Original topic: TIDB DDL执行两天了,无法删除

| username: xmlianfeng

TiDB Version: 6.5.3
Operation Path:

  1. Create a new table
  2. Drop table
    Issue:
    Found that this empty table has been executing for 2 days without completion.
    In admin show ddl jobs, it is always in the running state.

Tried using admin cancel ddl jobs to stop the DDL, and the following prompt appeared:

Using TABLE_ID to query in INFORMATION_SCHEMA.tables,
tidb_table_id=‘621893’ has no record.

Is there any way to forcibly delete this DDL?

| username: h5n1 | Original post link

First, take a look at what’s inside mysql.tidb_mdl_view.

| username: xmlianfeng | Original post link

There is no record information in this table. I am wondering if there was an issue during deletion that caused the ID records in the tables to be updated or deleted, leading to the DDL being stuck.
The logs show:

[2023/08/18 14:59:37.666 +08:00] [INFO] [syncer.go:333] [“[ddl] syncer check all versions, someone is not synced”] [info=“instance ip 10.10.10.86, port 4000, id c6ea2820-553e-4ba8-b3bb-693bd3695390”] [“ddl id”=622065] [ver=500071]
[2023/08/18 14:59:37.666 +08:00] [INFO] [syncer.go:333] [“[ddl] syncer check all versions, someone is not synced”] [info=“instance ip 10.10.10.247, port 4000, id e0f1f71b-20dc-44c3-93e8-92858dab03ac”] [“ddl id”=622065] [ver=500071]
[2023/08/18 14:59:37.666 +08:00] [INFO] [syncer.go:333] [“[ddl] syncer check all versions, someone is not synced”] [info=“instance ip 10.10.10.74, port 4000, id e8790a44-c60f-4bce-aaae-c9934bb82b17”] [“ddl id”=622065] [ver=500071]

| username: h5n1 | Original post link

Official troubleshooting:

Identifying the issue of DDL execution being stuck

  1. First, rule out the common reasons for DDL statements executing slowly.
  2. Use any of the following methods to find the DDL owner node:
  • Use curl http://{TiDBIP}:10080/info/all to get the current cluster’s Owner.

  • Check the DDL > DDL META OPM monitoring to see the Owner for a specific time period.

  • If the Owner does not exist, try manually triggering an Owner election: curl -X POST http://{TiDBIP}:10080/ddl/owner/resign.

I estimate that it might be necessary to restart all TiDB servers.

| username: tidb菜鸟一只 | Original post link

You need to restart the tidb-server.

| username: xmlianfeng | Original post link

All TiDB instances have been restarted… but it’s still stuck.

I don’t think it’s because of slowness.
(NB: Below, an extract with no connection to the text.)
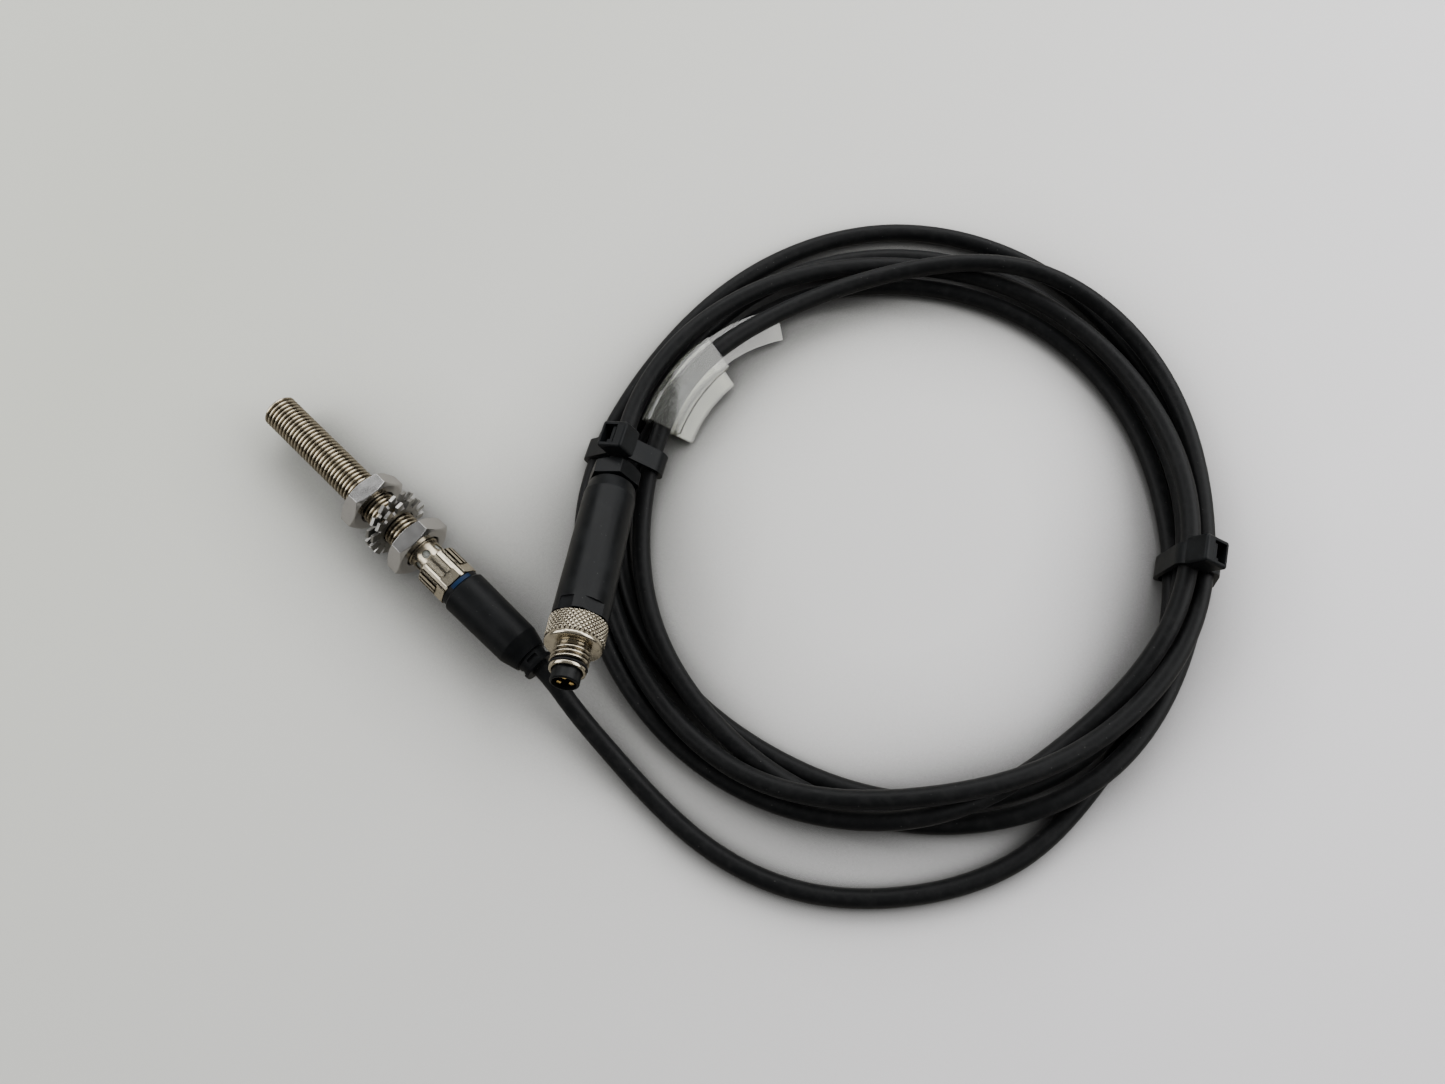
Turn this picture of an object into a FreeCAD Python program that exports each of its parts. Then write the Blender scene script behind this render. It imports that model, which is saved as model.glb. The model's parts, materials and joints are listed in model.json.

This table is empty. Could it be that the table_id cannot be found?

| username: h5n1 | Original post link

Is the TiDB server restarted one by one or all stopped and then restarted?

| username: xmlianfeng | Original post link

Tried both methods, also tried shutting everything down and starting a single tidb-server first. No effect.

| username: 有猫万事足 | Original post link

There is a similar issue on GitHub, and the last response points to the metadata lock.

Try following the method in the documentation to handle DDL blocking. It might be that the session you killed earlier is not the one causing the current blockage.

If it still doesn’t work, you might as well disable the metadata lock feature.

“In versions v6.5.0 and later, TiDB enables the metadata lock feature by default. When the cluster is upgraded from a version prior to v6.5.0 to v6.5.0 or later, TiDB will automatically enable the metadata lock feature. If you need to disable the metadata lock, you can set the system variable tidb_enable_metadata_lock to OFF.”

| username: redgame | Original post link

There’s no good solution, you can only shut down the tidb-server.

| username: xmlianfeng | Original post link

Shutting down the TIDB-server, I have tried that too… It doesn’t seem to work for my situation.

| username: songxuecheng | Original post link

SELECT * FROM mysql.tidb_mdl_view  Check if there are any records
| username: zhanggame1 | Original post link

Is the DDL still stuck?

| username: kkpeter | Original post link

How did you finally recover? We are experiencing the same issue with version 6.5.1.

| username: zhanggame1 | Original post link

Just restart all TiDB components:

tiup cluster restart tidb-test -R tidb

I also encountered this issue.

| username: Billmay表妹 | Original post link

Was it resolved later?

| username: wjhuang2016-PINGCAP | Original post link

You can check:

  1. select * from mysql.tidb_mdl_info;
  2. The TiDB logs of IP 10.10.10.74, port 4000
| username: cy6301567 | Original post link

How was it resolved in the end?

| username: zhanggame1 | Original post link

Is it restored or not?

| username: TiDBer_vfJBUcxl | Original post link

Did it recover later?